--- Data section ---

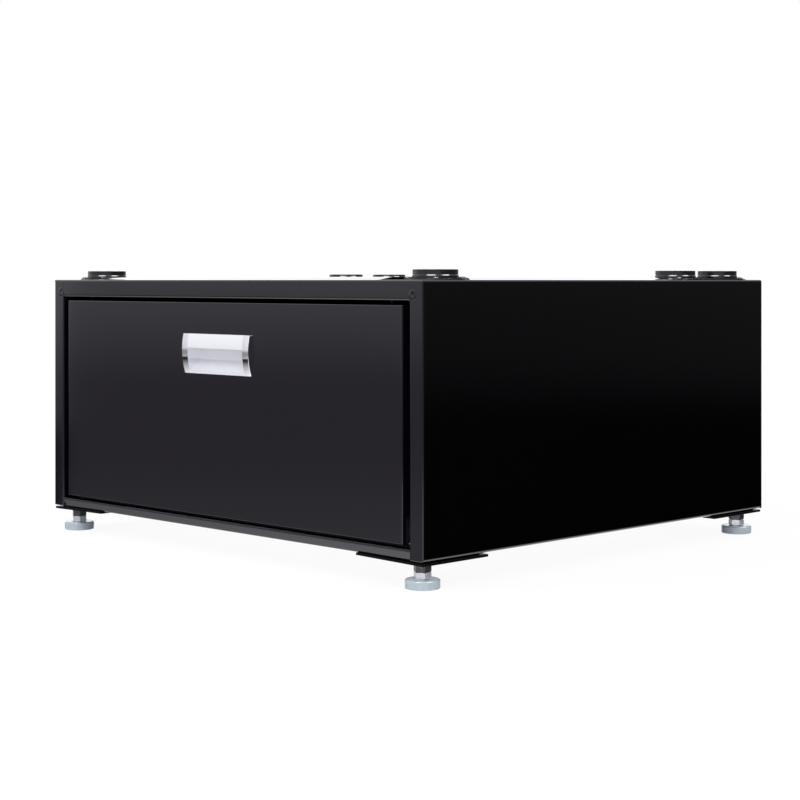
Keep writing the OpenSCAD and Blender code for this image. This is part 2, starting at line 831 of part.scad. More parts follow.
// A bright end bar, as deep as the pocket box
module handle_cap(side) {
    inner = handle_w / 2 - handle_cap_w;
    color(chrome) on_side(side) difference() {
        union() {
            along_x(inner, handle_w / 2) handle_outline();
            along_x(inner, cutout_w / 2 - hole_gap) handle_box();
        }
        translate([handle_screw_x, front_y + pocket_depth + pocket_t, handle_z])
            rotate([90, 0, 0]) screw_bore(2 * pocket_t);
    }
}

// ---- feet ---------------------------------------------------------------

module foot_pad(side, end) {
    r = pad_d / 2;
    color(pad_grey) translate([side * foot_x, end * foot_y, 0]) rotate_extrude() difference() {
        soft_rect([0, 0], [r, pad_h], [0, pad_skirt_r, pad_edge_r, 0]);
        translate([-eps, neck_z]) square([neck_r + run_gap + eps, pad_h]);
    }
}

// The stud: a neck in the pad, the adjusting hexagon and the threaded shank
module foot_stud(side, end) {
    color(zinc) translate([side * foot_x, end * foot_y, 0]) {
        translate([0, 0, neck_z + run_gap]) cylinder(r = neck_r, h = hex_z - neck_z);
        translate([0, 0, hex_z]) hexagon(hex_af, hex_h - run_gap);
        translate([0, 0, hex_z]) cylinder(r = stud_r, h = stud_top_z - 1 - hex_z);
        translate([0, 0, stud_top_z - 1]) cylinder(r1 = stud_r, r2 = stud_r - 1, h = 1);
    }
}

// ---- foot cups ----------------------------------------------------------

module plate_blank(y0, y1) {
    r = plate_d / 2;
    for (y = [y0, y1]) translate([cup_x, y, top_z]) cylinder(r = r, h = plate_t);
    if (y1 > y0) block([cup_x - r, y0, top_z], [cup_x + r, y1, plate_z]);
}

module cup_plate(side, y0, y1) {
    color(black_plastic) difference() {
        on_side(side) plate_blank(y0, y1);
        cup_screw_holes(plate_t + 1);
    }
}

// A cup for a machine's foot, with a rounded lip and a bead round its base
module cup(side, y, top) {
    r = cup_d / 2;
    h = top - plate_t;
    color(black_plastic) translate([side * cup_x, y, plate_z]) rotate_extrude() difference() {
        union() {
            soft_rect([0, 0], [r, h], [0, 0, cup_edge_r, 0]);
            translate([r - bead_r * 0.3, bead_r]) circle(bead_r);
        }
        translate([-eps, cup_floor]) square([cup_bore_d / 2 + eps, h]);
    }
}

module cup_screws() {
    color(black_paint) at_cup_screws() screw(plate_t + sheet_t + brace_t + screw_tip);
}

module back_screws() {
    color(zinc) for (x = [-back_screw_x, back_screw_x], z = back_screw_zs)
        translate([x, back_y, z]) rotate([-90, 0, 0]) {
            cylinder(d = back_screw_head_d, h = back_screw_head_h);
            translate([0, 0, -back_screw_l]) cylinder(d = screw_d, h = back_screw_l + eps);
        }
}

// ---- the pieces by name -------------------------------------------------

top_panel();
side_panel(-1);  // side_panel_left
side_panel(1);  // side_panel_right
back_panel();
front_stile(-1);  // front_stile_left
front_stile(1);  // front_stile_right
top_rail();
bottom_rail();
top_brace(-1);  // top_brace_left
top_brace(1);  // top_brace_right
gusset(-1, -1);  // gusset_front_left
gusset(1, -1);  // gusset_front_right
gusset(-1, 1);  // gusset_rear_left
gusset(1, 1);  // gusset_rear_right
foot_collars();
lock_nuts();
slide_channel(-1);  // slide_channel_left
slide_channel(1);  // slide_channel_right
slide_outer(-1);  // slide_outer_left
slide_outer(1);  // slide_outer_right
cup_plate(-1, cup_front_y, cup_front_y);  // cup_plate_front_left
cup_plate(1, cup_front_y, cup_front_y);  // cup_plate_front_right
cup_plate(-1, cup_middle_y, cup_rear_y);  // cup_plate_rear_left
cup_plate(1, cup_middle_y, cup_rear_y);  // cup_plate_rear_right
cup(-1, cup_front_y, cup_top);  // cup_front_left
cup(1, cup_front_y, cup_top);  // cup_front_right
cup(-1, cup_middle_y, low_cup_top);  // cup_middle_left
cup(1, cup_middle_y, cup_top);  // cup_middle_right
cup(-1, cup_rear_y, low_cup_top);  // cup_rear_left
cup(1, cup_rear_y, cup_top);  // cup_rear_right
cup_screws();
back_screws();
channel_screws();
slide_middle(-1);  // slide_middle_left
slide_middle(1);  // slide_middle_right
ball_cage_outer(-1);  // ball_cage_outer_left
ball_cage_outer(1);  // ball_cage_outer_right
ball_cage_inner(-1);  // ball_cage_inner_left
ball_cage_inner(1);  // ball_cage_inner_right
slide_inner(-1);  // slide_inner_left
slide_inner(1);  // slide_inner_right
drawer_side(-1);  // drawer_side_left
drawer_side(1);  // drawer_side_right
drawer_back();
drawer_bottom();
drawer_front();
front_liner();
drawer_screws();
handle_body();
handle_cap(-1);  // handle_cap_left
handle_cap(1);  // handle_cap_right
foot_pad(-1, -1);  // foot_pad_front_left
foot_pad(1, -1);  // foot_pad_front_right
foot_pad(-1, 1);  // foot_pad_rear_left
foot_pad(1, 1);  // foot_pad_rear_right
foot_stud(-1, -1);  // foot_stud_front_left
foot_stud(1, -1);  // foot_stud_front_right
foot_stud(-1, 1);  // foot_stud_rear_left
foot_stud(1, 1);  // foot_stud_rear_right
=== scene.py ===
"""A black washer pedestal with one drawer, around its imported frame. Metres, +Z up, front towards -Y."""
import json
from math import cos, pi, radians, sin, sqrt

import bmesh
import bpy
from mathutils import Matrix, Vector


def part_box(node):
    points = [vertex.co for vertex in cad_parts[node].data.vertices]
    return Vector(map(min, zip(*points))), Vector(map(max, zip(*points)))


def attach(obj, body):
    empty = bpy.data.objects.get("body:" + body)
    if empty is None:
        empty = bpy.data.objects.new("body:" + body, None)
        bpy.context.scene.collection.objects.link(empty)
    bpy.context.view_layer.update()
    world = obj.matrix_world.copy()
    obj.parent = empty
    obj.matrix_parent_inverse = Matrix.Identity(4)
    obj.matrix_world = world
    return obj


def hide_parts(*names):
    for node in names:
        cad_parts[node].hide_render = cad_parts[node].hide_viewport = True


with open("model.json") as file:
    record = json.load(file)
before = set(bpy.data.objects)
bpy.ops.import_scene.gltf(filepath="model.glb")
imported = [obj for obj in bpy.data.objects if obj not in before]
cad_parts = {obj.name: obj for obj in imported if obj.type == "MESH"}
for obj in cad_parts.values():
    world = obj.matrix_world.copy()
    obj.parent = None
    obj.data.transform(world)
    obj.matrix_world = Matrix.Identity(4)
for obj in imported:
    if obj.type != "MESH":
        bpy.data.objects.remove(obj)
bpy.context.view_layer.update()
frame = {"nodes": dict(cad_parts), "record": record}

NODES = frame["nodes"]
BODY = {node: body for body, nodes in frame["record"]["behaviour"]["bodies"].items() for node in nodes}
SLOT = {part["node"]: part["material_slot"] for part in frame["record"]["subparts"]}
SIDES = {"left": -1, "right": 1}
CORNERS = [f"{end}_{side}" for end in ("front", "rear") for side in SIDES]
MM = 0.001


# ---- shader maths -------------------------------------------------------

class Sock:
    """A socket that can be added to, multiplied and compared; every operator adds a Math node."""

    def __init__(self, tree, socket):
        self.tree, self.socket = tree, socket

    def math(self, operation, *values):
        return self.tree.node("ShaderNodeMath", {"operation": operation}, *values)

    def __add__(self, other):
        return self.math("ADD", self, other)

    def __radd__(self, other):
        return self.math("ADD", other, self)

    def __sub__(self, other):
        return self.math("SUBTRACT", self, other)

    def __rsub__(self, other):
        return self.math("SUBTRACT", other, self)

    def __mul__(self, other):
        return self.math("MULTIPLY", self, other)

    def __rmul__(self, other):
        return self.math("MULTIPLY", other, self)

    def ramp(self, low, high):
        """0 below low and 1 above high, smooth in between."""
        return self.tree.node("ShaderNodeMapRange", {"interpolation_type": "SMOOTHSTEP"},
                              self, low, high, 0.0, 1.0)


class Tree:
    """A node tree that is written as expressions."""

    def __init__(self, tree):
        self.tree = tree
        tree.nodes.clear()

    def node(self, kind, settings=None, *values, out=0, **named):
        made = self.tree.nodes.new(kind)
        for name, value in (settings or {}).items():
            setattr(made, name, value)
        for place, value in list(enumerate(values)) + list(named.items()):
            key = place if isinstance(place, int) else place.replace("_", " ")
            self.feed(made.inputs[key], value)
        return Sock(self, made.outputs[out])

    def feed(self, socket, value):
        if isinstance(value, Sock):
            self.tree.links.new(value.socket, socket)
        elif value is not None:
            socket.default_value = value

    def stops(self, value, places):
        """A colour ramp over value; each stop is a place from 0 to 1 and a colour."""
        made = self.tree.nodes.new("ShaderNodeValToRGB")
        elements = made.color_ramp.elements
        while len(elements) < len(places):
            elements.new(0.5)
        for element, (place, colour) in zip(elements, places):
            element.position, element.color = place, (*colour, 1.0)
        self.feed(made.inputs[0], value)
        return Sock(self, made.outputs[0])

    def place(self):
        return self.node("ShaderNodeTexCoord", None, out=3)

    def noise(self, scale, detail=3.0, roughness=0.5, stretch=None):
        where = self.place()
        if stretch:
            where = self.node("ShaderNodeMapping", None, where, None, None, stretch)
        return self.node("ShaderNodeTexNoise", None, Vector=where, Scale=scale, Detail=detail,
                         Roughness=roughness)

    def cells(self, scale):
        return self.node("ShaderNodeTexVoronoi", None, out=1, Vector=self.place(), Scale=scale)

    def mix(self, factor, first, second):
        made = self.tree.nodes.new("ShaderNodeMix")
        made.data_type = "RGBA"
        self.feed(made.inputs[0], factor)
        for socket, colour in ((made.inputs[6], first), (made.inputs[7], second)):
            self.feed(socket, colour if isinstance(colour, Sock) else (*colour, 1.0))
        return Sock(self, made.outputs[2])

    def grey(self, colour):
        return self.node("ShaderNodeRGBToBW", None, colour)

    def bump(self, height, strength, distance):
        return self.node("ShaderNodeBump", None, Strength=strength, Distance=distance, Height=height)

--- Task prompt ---
Every line in the data that holds "names" should be copied out.

--- Answer for the task ---
def hide_parts(*names):
    for node in names:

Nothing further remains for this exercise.